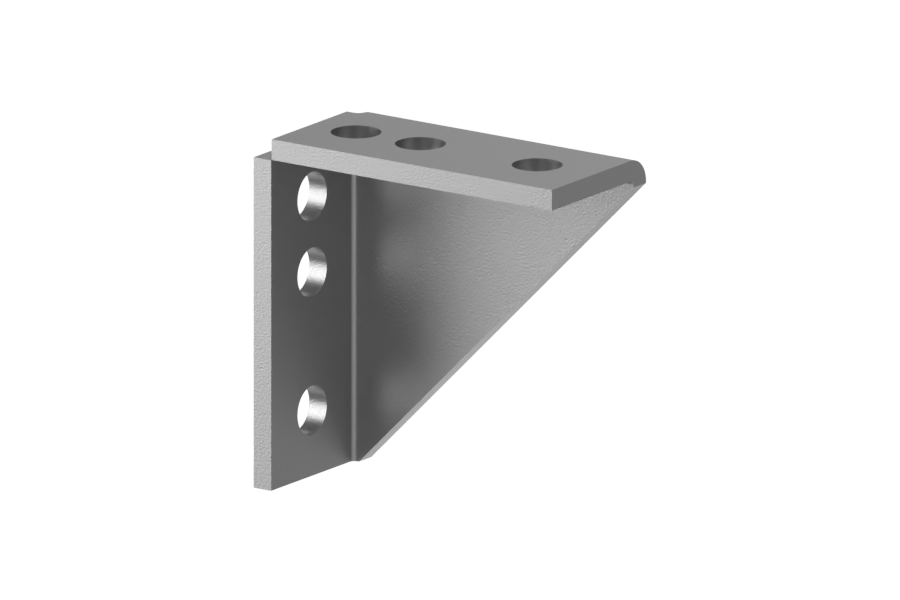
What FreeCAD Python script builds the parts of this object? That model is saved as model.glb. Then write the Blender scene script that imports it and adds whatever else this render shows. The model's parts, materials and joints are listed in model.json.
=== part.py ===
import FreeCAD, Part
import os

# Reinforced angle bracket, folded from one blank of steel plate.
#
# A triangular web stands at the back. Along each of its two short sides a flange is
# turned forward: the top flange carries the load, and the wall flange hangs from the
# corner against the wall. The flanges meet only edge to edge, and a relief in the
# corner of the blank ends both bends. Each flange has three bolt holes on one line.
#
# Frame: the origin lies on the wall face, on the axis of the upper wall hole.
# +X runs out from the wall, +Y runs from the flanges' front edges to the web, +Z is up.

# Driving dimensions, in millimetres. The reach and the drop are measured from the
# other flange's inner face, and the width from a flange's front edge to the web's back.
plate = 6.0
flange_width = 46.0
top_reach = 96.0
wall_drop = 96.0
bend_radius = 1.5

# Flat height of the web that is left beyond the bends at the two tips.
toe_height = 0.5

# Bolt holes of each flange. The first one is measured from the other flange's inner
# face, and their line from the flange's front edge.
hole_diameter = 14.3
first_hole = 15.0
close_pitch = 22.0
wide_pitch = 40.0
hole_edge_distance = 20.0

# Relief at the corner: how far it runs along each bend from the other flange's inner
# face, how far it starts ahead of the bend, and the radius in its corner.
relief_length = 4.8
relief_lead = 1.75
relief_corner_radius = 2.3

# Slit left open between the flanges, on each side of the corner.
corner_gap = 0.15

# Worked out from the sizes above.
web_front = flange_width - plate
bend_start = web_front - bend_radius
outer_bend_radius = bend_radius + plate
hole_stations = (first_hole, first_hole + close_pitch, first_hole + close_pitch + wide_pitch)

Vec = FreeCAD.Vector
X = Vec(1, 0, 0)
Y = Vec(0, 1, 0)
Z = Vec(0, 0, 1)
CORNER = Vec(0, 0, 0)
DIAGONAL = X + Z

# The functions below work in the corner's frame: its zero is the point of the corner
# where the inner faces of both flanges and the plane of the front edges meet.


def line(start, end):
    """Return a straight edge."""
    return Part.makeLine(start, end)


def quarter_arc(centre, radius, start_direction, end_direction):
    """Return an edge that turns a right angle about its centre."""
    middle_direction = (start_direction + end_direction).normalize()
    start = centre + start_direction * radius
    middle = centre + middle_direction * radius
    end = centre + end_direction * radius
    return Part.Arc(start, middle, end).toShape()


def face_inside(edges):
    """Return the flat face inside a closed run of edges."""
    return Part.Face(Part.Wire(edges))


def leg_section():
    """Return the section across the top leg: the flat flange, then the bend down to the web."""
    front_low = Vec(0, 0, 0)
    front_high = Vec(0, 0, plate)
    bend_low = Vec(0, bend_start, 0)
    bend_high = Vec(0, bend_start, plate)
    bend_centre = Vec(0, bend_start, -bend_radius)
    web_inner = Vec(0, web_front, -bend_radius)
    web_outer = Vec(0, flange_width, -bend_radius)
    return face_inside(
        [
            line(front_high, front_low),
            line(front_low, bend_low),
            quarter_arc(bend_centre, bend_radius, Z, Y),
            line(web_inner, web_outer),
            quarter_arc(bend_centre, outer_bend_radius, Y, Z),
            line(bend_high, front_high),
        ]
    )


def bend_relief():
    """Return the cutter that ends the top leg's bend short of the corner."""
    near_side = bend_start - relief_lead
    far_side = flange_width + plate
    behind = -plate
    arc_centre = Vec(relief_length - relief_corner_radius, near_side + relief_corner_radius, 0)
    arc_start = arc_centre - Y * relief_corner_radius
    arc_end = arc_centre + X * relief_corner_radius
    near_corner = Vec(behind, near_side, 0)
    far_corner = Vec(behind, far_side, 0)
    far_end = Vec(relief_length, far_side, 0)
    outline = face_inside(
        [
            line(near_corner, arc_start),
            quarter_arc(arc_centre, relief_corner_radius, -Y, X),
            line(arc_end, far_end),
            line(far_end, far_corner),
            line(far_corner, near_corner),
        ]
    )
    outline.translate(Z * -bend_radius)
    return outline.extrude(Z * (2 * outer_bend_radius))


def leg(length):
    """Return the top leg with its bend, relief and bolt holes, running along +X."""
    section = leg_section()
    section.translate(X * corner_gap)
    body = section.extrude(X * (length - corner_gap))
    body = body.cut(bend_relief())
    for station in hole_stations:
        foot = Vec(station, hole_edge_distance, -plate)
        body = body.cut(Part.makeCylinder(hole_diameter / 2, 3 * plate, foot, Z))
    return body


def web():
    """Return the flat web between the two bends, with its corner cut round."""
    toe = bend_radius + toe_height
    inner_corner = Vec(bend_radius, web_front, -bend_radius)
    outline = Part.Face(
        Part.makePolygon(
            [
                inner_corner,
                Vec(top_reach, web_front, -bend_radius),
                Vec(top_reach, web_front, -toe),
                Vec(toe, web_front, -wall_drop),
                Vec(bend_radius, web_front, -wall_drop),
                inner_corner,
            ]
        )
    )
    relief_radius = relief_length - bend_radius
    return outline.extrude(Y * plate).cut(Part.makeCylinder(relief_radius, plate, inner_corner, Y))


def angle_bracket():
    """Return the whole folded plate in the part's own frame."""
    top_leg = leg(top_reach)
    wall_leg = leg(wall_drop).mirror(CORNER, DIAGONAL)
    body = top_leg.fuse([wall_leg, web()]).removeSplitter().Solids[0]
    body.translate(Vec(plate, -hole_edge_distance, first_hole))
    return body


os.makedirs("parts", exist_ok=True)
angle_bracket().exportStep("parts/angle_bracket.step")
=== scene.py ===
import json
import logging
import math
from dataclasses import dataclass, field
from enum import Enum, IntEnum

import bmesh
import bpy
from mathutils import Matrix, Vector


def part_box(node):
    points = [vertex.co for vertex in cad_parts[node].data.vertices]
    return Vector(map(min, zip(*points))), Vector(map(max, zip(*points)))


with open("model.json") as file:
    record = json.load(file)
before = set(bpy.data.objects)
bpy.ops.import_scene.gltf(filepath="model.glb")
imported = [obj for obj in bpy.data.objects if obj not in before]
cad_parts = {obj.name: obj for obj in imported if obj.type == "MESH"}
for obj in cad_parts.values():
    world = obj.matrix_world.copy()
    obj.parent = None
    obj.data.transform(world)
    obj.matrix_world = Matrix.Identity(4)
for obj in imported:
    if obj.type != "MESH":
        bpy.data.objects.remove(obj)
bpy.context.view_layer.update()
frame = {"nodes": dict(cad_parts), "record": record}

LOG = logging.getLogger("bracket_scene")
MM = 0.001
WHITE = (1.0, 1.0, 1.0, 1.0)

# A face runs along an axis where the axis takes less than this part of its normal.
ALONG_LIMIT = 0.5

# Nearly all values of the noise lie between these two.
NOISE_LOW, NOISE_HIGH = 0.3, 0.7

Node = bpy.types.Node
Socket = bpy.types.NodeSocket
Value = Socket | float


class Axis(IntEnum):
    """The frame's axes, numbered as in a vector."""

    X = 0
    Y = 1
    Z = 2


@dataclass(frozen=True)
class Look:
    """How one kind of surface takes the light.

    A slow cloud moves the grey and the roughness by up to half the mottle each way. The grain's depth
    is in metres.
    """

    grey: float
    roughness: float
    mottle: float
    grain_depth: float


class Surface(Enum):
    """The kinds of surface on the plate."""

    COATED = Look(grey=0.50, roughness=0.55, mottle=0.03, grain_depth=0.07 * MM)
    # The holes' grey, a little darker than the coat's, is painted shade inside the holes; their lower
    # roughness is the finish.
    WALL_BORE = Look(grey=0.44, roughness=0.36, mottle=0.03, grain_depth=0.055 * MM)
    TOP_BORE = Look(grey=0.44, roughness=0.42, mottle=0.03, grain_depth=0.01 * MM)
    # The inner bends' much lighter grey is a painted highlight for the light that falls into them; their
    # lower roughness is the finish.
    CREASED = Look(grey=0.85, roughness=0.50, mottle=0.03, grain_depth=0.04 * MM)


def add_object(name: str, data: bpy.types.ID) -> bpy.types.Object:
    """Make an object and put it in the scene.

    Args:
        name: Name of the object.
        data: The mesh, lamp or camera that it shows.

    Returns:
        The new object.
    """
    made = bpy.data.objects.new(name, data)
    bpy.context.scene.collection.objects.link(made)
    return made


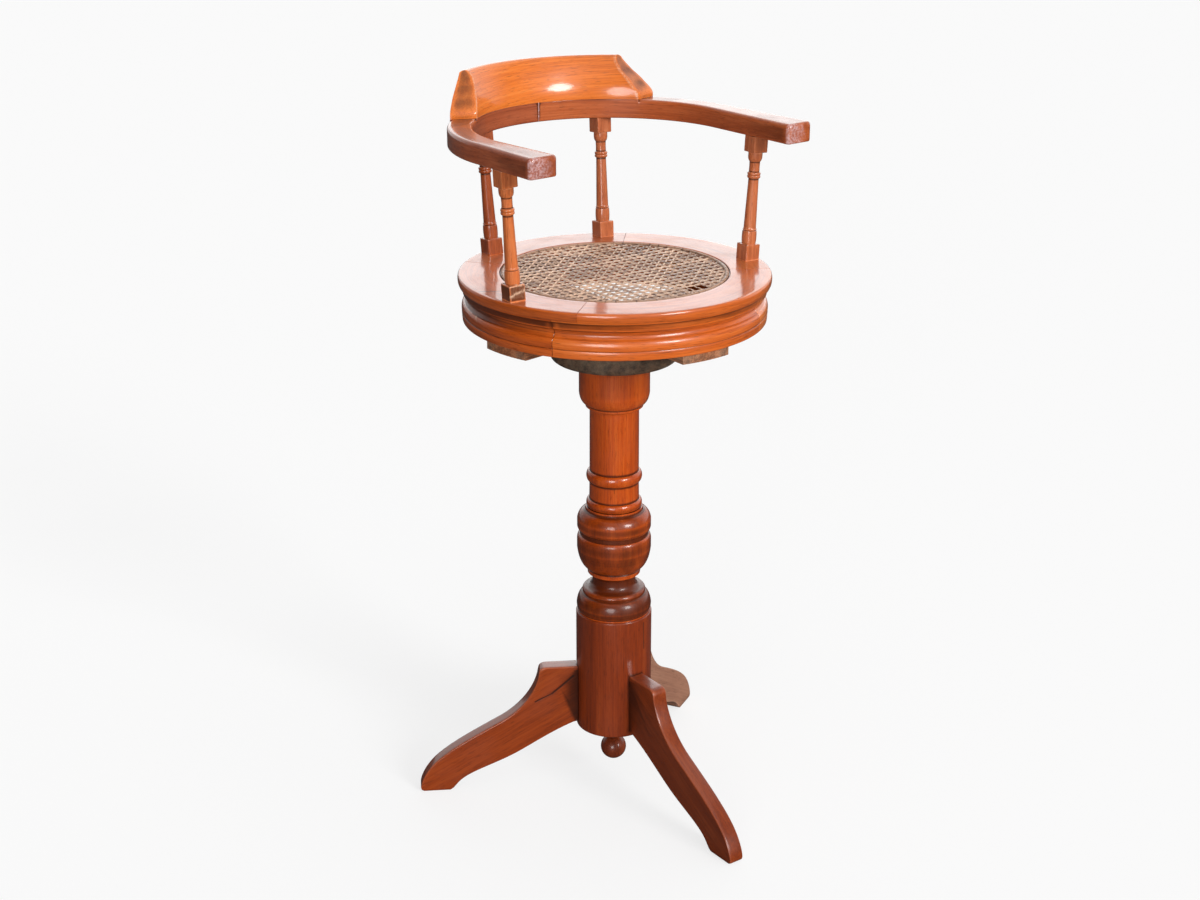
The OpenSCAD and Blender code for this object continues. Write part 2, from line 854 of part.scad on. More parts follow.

_Short task_.
Return exactly the lines from the line that has "toe = bend_radius + toe_height" to the line that has "bpy.context.view_layer.update()", both of them included.

_Response for this exercise_.
    toe = bend_radius + toe_height
    inner_corner = Vec(bend_radius, web_front, -bend_radius)
    outline = Part.Face(
        Part.makePolygon(
            [
                inner_corner,
                Vec(top_reach, web_front, -bend_radius),
                Vec(top_reach, web_front, -toe),
                Vec(toe, web_front, -wall_drop),
                Vec(bend_radius, web_front, -wall_drop),
                inner_corner,
            ]
        )
    )
    relief_radius = relief_length - bend_radius
    return outline.extrude(Y * plate).cut(Part.makeCylinder(relief_radius, plate, inner_corner, Y))


def angle_bracket():
    """Return the whole folded plate in the part's own frame."""
    top_leg = leg(top_reach)
    wall_leg = leg(wall_drop).mirror(CORNER, DIAGONAL)
    body = top_leg.fuse([wall_leg, web()]).removeSplitter().Solids[0]
    body.translate(Vec(plate, -hole_edge_distance, first_hole))
    return body


os.makedirs("parts", exist_ok=True)
angle_bracket().exportStep("parts/angle_bracket.step")
=== scene.py ===
import json
import logging
import math
from dataclasses import dataclass, field
from enum import Enum, IntEnum

import bmesh
import bpy
from mathutils import Matrix, Vector


def part_box(node):
    points = [vertex.co for vertex in cad_parts[node].data.vertices]
    return Vector(map(min, zip(*points))), Vector(map(max, zip(*points)))


with open("model.json") as file:
    record = json.load(file)
before = set(bpy.data.objects)
bpy.ops.import_scene.gltf(filepath="model.glb")
imported = [obj for obj in bpy.data.objects if obj not in before]
cad_parts = {obj.name: obj for obj in imported if obj.type == "MESH"}
for obj in cad_parts.values():
    world = obj.matrix_world.copy()
    obj.parent = None
    obj.data.transform(world)
    obj.matrix_world = Matrix.Identity(4)
for obj in imported:
    if obj.type != "MESH":
        bpy.data.objects.remove(obj)
bpy.context.view_layer.update()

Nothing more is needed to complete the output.